JFK, d’Oliver Stone (1991)
La mort de Kennedy est spectaculaire et les rebondissements de l’affaire sont rocambolesques. Le président américain en visite à Dallas le 22 novembre 1963 est touché par deux coups de feu alors qu’il paradait dans une limousine décapotable. Transporté à l’hôpital, il décède dans la demi-heure. Les enquêtes officielles aboutissent à l’arrestation de Lee Harvey Oswald. Ce dernier sera abattu lors de son transfert 48 heures plus tard par Jack Ruby, le propriétaire d’une boîte de nuit. Jim Garrison, procureur de la Nouvelle-Orléans, monte sa propre enquête et fait arrêter Clay Shaw et l’accuse d’être un membre de la CIA. Ce dernier sera acquitté en 1967. Les théories du complot se basent sur le postulat que la CIA a orchestré toute l’histoire.
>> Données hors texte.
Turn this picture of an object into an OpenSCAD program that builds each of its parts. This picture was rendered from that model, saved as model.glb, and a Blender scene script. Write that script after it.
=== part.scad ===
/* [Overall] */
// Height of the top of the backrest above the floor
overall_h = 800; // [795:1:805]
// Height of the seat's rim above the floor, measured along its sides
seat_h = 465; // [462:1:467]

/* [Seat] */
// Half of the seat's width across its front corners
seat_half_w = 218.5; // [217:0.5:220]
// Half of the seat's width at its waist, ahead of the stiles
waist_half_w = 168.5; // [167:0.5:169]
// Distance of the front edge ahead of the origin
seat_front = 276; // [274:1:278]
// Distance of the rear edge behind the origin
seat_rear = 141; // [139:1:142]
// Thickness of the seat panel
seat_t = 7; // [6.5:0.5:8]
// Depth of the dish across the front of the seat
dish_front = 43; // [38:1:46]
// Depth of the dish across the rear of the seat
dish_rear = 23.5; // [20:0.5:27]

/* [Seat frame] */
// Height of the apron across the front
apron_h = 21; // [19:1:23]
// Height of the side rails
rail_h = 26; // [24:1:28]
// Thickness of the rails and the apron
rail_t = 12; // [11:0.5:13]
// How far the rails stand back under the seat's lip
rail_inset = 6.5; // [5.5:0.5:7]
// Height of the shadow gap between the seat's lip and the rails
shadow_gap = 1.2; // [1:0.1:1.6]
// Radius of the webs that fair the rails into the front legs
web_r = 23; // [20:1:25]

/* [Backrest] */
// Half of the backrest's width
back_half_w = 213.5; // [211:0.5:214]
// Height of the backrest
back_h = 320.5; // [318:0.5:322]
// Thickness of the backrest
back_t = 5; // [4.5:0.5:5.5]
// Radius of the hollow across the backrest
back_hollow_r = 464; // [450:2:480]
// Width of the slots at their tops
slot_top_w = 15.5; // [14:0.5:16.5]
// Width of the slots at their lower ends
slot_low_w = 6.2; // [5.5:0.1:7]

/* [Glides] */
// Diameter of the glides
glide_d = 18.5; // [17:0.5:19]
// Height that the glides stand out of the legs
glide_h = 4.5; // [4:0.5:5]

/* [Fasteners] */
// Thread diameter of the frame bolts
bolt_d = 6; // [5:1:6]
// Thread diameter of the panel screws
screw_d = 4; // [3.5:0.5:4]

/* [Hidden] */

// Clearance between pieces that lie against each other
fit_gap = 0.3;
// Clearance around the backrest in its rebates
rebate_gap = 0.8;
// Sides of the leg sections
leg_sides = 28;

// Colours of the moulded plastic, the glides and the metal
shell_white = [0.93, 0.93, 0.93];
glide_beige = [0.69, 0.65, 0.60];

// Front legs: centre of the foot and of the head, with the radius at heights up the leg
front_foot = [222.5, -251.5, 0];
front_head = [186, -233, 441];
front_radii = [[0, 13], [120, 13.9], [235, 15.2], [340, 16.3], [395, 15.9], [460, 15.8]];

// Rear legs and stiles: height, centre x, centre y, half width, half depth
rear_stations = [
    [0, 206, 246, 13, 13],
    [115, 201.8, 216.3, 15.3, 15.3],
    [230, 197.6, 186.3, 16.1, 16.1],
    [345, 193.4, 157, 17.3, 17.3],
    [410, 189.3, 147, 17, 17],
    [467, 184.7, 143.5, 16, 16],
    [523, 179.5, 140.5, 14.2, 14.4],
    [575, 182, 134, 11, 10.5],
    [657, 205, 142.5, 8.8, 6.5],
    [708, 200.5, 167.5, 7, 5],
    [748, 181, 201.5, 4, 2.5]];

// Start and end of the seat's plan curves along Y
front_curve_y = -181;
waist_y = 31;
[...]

L’événement a bien évidemment profondément marqué la psyché yankee. Avec le meurtre de Lincoln, il contribue à faire des menaces sur le Président un poncif de l’imaginaire collectif. De nombreux films traitent de complot contre des présidents réels ou fictionnels : The Parallax View, Winter Kills ou First Target pour ne citer que les années 70.
Au dixième anniversaire de l’affaire, Complot à Dallas (Executive Action en V.O) est le premier long-métrage à mettre en scène la fin tragique de JFK et à remettre en cause la version officielle. Dans l’œuvre de David Miller, c’est un groupe d’hommes d’affaires et de politiciens texans d’extrême droite qui commandite l’assassinat. Leur but ? Réduire la population mondiale en exterminant tous les gens de couleur. Charmant… Mais c’est le JFK d’Oliver Stone qui est la forme la plus aboutie de la mise en image d’une théorie du complot. Le sulfureux cinéaste a construit son scénario à partir du livre de Garrison et des investigations du journaliste indépendant Jim Marrs. Le réalisateur brouille les cartes en mélangeant images d’archives et images de fiction tournées dans le même format 4:3 afin qu’elles se fondent avec les vidéos d’époque.
Le film est avant tout une vision personnelle de Stone qui instille l’idée que la raison derrière la conspiration est le business de la guerre. Le réalisateur a injecté son expérience personnelle. Il intègre au récit son entretien avec le Colonel Prouty en préparation du film, incarné par le personnage de l’informateur à Washington qui achève d’exposer la théorie du complot à Kevin Costner (Garrison). Un subtil mélange de faits, de suppositions et de dramaturgie. Captivant. Grand.